I think it makes sense to generalize this from the point of view of
CPUs remaining in shallower idle states for long durations on tickless
kernels.

> > 
> >> 
> >> We should always have fewer states unless proven otherwise.
> > 
> > I agree.
> > 
> >> 
> >> That said, we enable it today so I don't want to argue this point
> >> here, because it is a different issue from your patch.
> >> 
> >> > When it is in stop0 or deeper, 
> >> > it free up both
> >> > space and time slice of core.
> >> > In stop0_lite, cpu doesn't free up the core resources and thus inhibits 
> >> > thread
> >> > folding.
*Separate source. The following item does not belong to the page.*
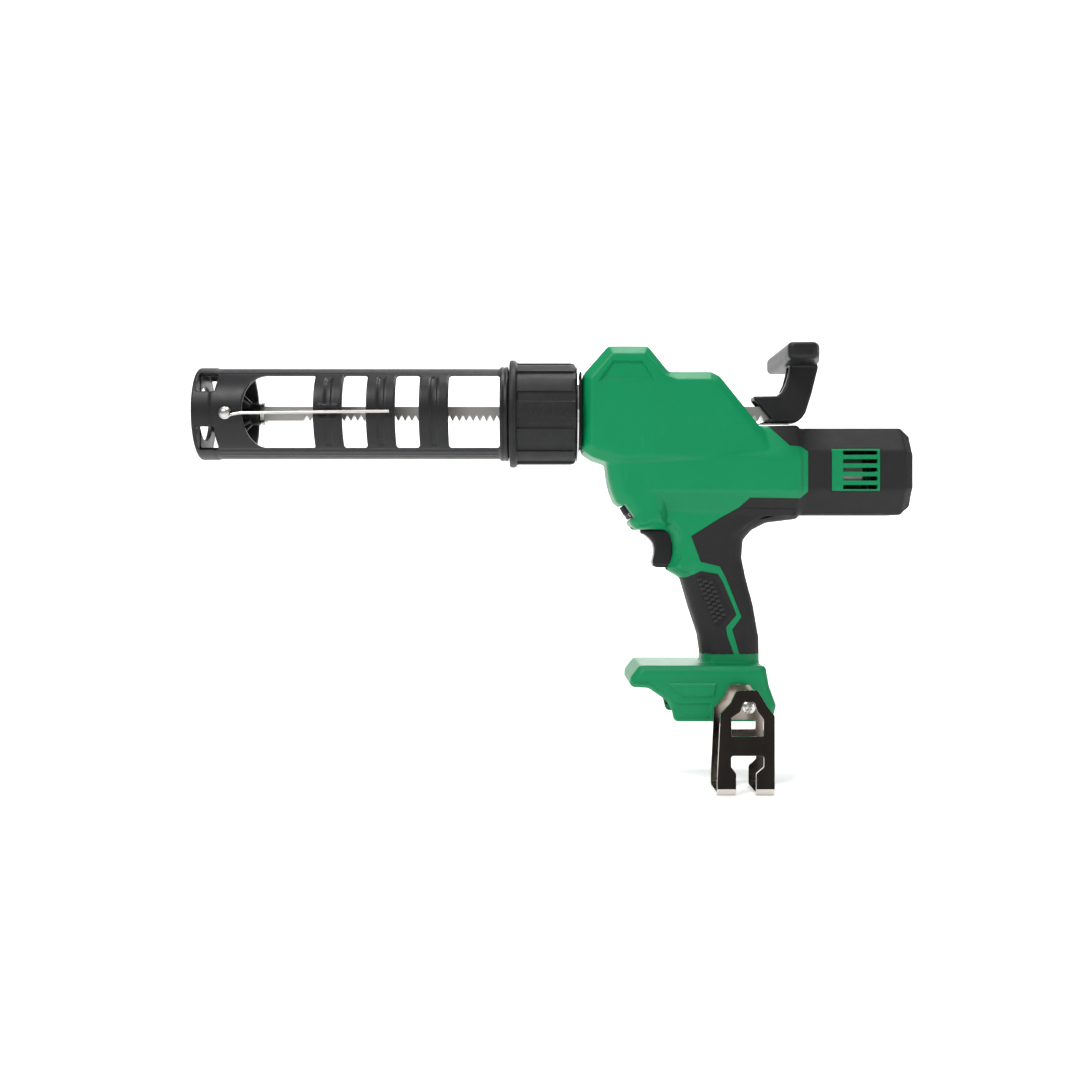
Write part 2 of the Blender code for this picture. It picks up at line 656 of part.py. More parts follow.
def holder_pieces():
    """A half pipe open to +Y, with a full nose cap, and windows between bands on its closed side."""
    profile = [(HOLDER_FRONT, 17.0), (HOLDER_FRONT, 29.4), (-314.5, 29.4), (-314.5, HOLDER_R),
               (-135.0, HOLDER_R), (-135.0, 30.2), (COLLAR_FRONT - GAP, 30.2),
               (COLLAR_FRONT - GAP, 27.6), (-121.5, 27.6), (-121.5, 29.4), (-113.2, 29.4),
               (-113.2, HOLDER_BORE - 1.7), (-128.0, HOLDER_BORE - 1.7), (-128.0, HOLDER_BORE),
               (-323.5, HOLDER_BORE), (-323.5, 17.0)]
    holder = turned("holder", profile, (0, 0, AXIS_Z), steps=36)
    cut(holder, box("open_side", (-295, 3, AXIS_Z - 40), (-135, 60, AXIS_Z + 40)))
    arch = outline_solid("arch", [arc((ARCH_X, AXIS_Z), RAIL_Z, 90, 270, 9, 13.0 / RAIL_Z)
                                  + [(BANDS[0][0], AXIS_Z - RAIL_Z), (BANDS[0][0], AXIS_Z + RAIL_Z)]],
                         60, at=(0, -30, 0))
    cut(holder, arch)
    edges = [x for band in BANDS for x in band][1:] + [-135.0]
    for low, high in zip(edges[::2], edges[1::2]):
        cut(holder, box("window", (low, -60, AXIS_Z - RAIL_Z), (high, 0, AXIS_Z + RAIL_Z)))
    for side in (-1, 1):
        for low, high in ((12.0, 24.0), (-23.6, -10.0)):
            ends = sorted((side * 14, side * 60))
            cut(holder, box("front_window", (-323.4, ends[0], AXIS_Z + low),
                            (-311.8, ends[1], AXIS_Z + high)))
    for low, high in BANDS:
        middle = (low + high) / 2
        groove = tube("groove", 36, HOLDER_R - 0.8, middle - 2.2, middle + 2.2, (0, 0, AXIS_Z), steps=36)
        combine(groove, box("front", (-400, -60, AXIS_Z - RAIL_Z), (0, 0, AXIS_Z + RAIL_Z)), "INTERSECT")
        cut(holder, groove)
    cut(holder, cylinder("rivet_way", 1.6 + GAP, -40, -20, (RIVET[0], 0, RIVET[1]), sides=12))
    piece(holder, "cartridge_holder", BLACK, origin=(-129.4, 0, AXIS_Z))
    rivet = cylinder("rivet", 1.6, -33.4, HOLDER_BORE * -1 - 0.2, (RIVET[0], 0, RIVET[1]), sides=12)
    head = cylinder("rivet_head", 3.2, -34.0, -32.4, (RIVET[0], 0, RIVET[1]), sides=16)
    piece(join(head, rivet), "wire_rivet", STEEL)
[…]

When a cpu goes to stop0, it will free up the core resources 
> >> > thus increasing
> >> > the single thread performance of other sibling thread.
> >> > Hence, we do not want to get stuck in stop0_lite for long duration, and 
> >> > want to quickly
> >> > move onto the next state.
> >> > If we get stuck in any other state we would possibly be losing on to 
> >> > power saving,
> >> > but will still be able to gain the performance benefits for other 
> >> > sibling threads.
> >> 
> >> That's true, but stop0 -> deeper stop is also a benefit (for
> >> performance if we have some power/thermal constraints, and/or for power
> >> usage).
> >> 
> >> Sure it may not be so noticable as the SMT switch, but I just wonder
> >> if the infrastructure should be there for the same reason.
> >> 
> >> I was testing interrupt frequency on some tickless workloads configs,
> >> and without too much trouble you can get CPUs to sleep with no
> >> interrupts for many minutes. Hours even. We wouldn't want the CPU to
> >> stay in stop0 for that long.
> > 
> > If it stays in stop0 or even stop2 for that long, we would want to
> > "promote" it to a deeper state, such as say STOP5 which allows the
> > other cores to run at higher frequencies.
> 
> So we would want this same logic for all but the deepest runtime
> stop state?

Yes. We can, in steps, promote individual threads of the core to
eventually request a deeper state such as stop4/5. On a completely
idle tickless system, eventually we should see the core go to the
deeper idle state.

> 
> >> Just thinking about the patch itself, I wonder do you need a full
> >> kernel timer, or could we just set the decrementer? Is there much 
> >> performance cost here?
> >>
> > 
> > Good point. A decrementer would do actually.
> 
> That would be good if it does, might save a few cycles.
> 
> Thanks,
> Nick
>

--
Thanks and Regards
gautham.